Transistor base-emitter voltage pulled down

When the voltage on the base of Q1 goes down its collector goes high. Q1's collector is directly connected to Q2 ,Q3,and Q4 at their bases pulling them up. The collectors are pulled down. The collectors pull the cathodes of LED 1, 2 and 3 causing the current through them to increase making them to glow brighter.

 

With no sounds, C1 has about +4V at the microphone end and about 0.6V at the base of Q1.
Sounds cause the voltage at the microphone to wave up and down.

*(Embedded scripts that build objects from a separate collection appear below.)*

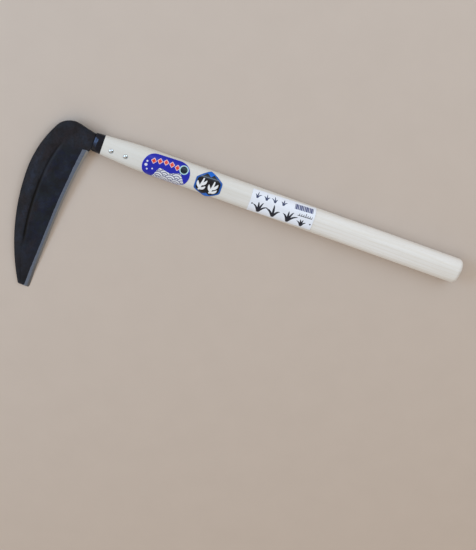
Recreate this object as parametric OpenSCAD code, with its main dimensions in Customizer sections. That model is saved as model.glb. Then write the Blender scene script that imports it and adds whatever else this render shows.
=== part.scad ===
// Grass sickle: a laminated blade set across the end of a long oval wooden handle.
// It lies on its back, with the ground side of the blade up. +X runs along the handle
// from the blade to the butt, and +Y points away from the blade's tip.
// Sizes are in millimetres. The pieces are drawn with the ferrule's front at x = 0 and
// the handle's centre line on the X axis, and laid on the floor at the end.

/* [Cutting edge] */
// Length of the cutting edge, from the heel to the tip
edge_length = 195; // [150:0.5:240]
// Length of the part of the edge near the heel that is hollowed more
heel_curve_length = 98; // [50:1:120]
// Radius of the hollow near the heel
heel_curve_radius = 810; // [500:10:1200]
// Radius of the hollow in the rest of the edge
edge_radius = 5000; // [2500:10:9000]
// How far the edge leans outwards at the heel, in degrees
heel_lean = 10.5; // [8:0.5:14]
// How far the heel's corner hangs below the middle of the handle
heel_drop = 13.1; // [12:0.1:16]
// How far the heel's corner stands in front of the ferrule
heel_gap = 1; // [0.5:0.1:4]
// Thickness left at the cutting edge
edge_land = 0.15; // [0.1:0.05:0.4]

/* [Blade outline] */
// Height of the neck above the middle of the handle, at the ferrule
neck_above = 9.2; // [8:0.1:10]
// Depth of the neck below the middle of the handle, at the ferrule
neck_below = 11; // [10:0.1:11.8]
// Length of the straight top of the neck
neck_length = 19.7; // [16:0.1:26]
// Rise of the neck's top towards the crown, in degrees
neck_rise = 14.6; // [10:0.2:17]
// Radius of the crown
crown_radius = 20.9; // [17:0.1:24]
// Turn of the crown, in degrees
crown_turn = 77.2; // [72:0.2:80]
// Radius of the shoulder behind the crown
shoulder_radius = 150; // [130:1:170]
// Turn of the shoulder, in degrees
shoulder_turn = 25.4; // [22:0.2:28]
// Width of the blunt end at the tip
tip_width = 13.9; // [10:0.1:17]
// Slant of the blunt end, in degrees
tip_slant = 12.5; // [5:0.5:25]

/* [Blade section] */
// Thickness of the neck
neck_thickness = 4; // [3.4:0.1:5]
// Thickness of the band along the back, half way down the blade
back_thickness = 3.6; // [3:0.1:4.4]
// Thickness of the back at the tip
tip_thickness = 2.4; // [2:0.1:3]
// Thickness where the grinding starts
flank_thickness = 2.2; // [1.8:0.1:2.6]
// Depth of the crease between the band and the flank
crease_depth = 0.9; // [0.3:0.1:1.1]
// Width of the ground bevel at the heel
bevel_heel = 7.4; // [5:0.1:9]
// Width of the ground bevel in the middle
bevel_middle = 5.5; // [4:0.1:7]
// Width of the ground bevel at the tip
bevel_tip = 6.2; // [4:0.1:8]
// Thickness of the hard steel welded under the edge
steel_thickness = 0.9; // [0.5:0.1:1.3]
// Width of the hard steel
steel_width = 13; // [10:0.5:14]

/* [Tang] */
// Length of the tang inside the handle
tang_length = 50; // [46:1:60]
// Width of the tang
tang_width = 15; // [12:0.5:16]
// Width of the tang at its end
tang_end_width = 10; // [7:0.5:12]
// Thickness of the tang
tang_thickness = 3.2; // [2.4:0.1:3.4]

/* [Handle] */
// Length of the handle with its ferrule
handle_length = 446.5; // [300:0.5:600]
// Distance between the two centres of the oval section
oval_spacing = 7.2; // [5:0.1:10]
// Radius of the oval just behind the ferrule
front_radius = 7.75; // [7.4:0.05:8.4]
// Radius of the oval where the front taper ends
grip_radius = 10.65; // [9.5:0.05:12]
// Radius of the oval at the butt
butt_radius = 11.4; // [10.8:0.05:13]
// Distance from the ferrule's front to the end of the front taper
taper_end = 50; // [45:1:80]
// Length over which the front taper runs out into the grip
taper_blend = 26; // [14:1:34]
// Radius of the rounded edge at the butt
butt_rounding = 5; // [2:0.5:8]
// Chamfer of the wood's shoulder behind the ferrule
shoulder_chamfer = 0.35; // [0.1:0.05:0.6]

/* [Ferrule] */
// Length of the ferrule
ferrule_length = 10.5; // [9:0.1:16]
// Radius of the oval at the ferrule's front
ferrule_front_radius = 7.05; // [6.8:0.05:7.3]
// Radius of the oval at the ferrule's rear
ferrule_rear_radius = 7.65; // [7.4:0.05:7.9]
// Wall of the ferrule
ferrule_wall = 0.8; // [0.6:0.1:1]
// Radius of the ferrule's rounded front rim
ferrule_rim = 1.8; // [1:0.1:2.2]

/* [Rivets] */
// Distance of the first rivet behind the ferrule's front
first_rivet = 21.5; // [18:0.5:24]
// Distance between the rivets
rivet_spacing = 16.5; // [12:0.5:18]
// How far the rivets lie below the middle of the handle
rivet_drop = 0.6; // [0:0.1:1.2]
// Diameter of the rivet heads
head_diameter = 5.4; // [5:0.1:6]
// Height of the rivet heads
head_height = 1.4; // [1:0.1:1.8]
// Depth of the seat under each head, in the middle
head_seat = 0.4; // [0.3:0.05:0.6]
// Outer diameter of the tubular half of a rivet
tube_diameter = 4.4; // [4:0.1:4.6]
// Diameter of the solid half of a rivet
shank_diameter = 3; // [2.4:0.1:3.2]

/* [Labels] */
// Thickness of the label film
label_thickness = 0.15; // [0.1:0.05:0.3]
// Distance of the oval label's middle behind the ferrule's front
oval_label_at = 84.5; // [82:0.5:90]
// Length of the oval label
oval_label_length = 54; // [40:1:56]
// Height of the oval label, measured round the handle
oval_label_height = 32; // [20:1:34]
// Distance of the six-sided label's middle behind the ferrule's front
six_label_at = 134.2; // [131:0.5:140]
// Length of the six-sided label
six_label_length = 30; // [20:1:32]
// Height of the six-sided label, measured round the handle
six_label_height = 37; // [24:1:38]
// Distance of the paper label's middle behind the ferrule's front
paper_label_at = 222; // [210:1:240]
// Length of the paper label
paper_label_length = 76; // [50:1:100]
// Height of the paper label, measured round the handle
paper_label_height = 29; // [20:1:30]
// How far round the handle the paper label's middle sits from the top
paper_label_shift = 3.2; // [0:0.1:4]
// Tilt of the labels along the handle, in degrees
label_tilt = 3; // [0:0.5:4]

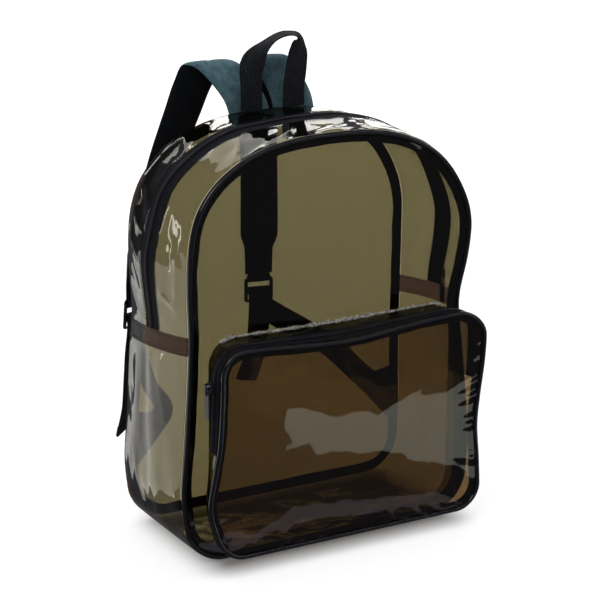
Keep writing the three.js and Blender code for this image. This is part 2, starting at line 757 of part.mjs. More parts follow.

The base-emitter diode of Q1 does not allow the base end of C1 to go up so it is charged more by the mic's resistor R1.. When the microphone signal waves down then the base of Q1 is pulled down by the extra charge on C1.

 

I gurss the result depends somewhat on the nature of that microphone but if it is the source of an ac waveform, impressed on the left of the capacitor, c1, then some proportion of that influence results in a current into the base of Q1. If the base emitter junction of Q1 ultimately looks like a diode, I guess the base will ramp downwards for a time, with each positive cycle.
Have I missed something important?

 

I edited my previous post.
I think C1 charges more only for very loud sounds.
Each positive-going half-wave from the mic that has R1 pulling the capacitor up, C1 charges more because the base-emitter diode of the transistor does not allow the base end of C1 to go up, resulting in C1 charging more. Then when a negative-going wave from the mic goes down, C1's extra charge pulls down the base of Q1.

 

C1 blocks DC and passes the audio signal to modulate the base of Q1 witch amplifies the audio signal
that drives the bases of Q2,3, and Q4. witch amplifies the signal even more and modulates the cathodes of
LEDA 1 2 and 3 causing the brightness of the LEDs to varies in sequence with the audio.